FINEMAN: They’ve said they wouldn’t take Lieberman.
MATTHEWS: ‘Cause he’s wrong on Title 20, full funding for higher education or what?
FINEMAN: They — they — they — they say —
MITCHELL: He’s wrong on choice.
FINEMAN: They say that except for the war, he’s wrong on cultural issues.
MATTHEWS: Yeah.
FINEMAN: But if they go that way, it’s a play for Florida, and —
MATTHEWS: By the way, Lieberman — Lieberman could not deliver Florida for Algore.

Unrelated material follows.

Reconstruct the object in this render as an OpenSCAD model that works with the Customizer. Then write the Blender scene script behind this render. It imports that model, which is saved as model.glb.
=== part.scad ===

RUSH: Now, there’s two things about that. Lieberman could not deliver Florida for Algore. That’s true. But Matthews just admitted they genuinely lost Florida, didn’t he? I thought we ‘stole’ Florida from them! Chris! Welcome back, by the way, from pneumonia, but did you come back too soon? That is a major, major slip to a trained eye like mine — a highly trained broadcast specialist as well as political analyst. You have just admitted that you guys lost Florida. The whole reason for your existence the last eight years is to make up for the fact that we stole it from you. And then this exchange continued on.
MATTHEWS: Isn’t he handing out permission slips to vote against Barack?
FINEMAN: (talked over)
MATTHEWS: ‘Inexperience’ is my favorite. Because you could have all kinds of problems with Barack Obama ethnically, politically, culturally, class — I don’t know what the adjective is for class, but classily — and you could have every problem in the world with Mrs. Obama, but you can hide it all under — not hide it all. You could present it all under one word, ‘You know, I got nothing against him he’s a bright young man with a equality education, interesting new ideas but he’s not quite ready yet,’ and it’s a fair critique and it covers all your reasons for opposing him.
RUSH: So this is an absurd assertion about Obama’s experience. That’s rooted in racism. It’s rooted in racism. He’s such a poor victim! Everybody is ganging up on poor Barry.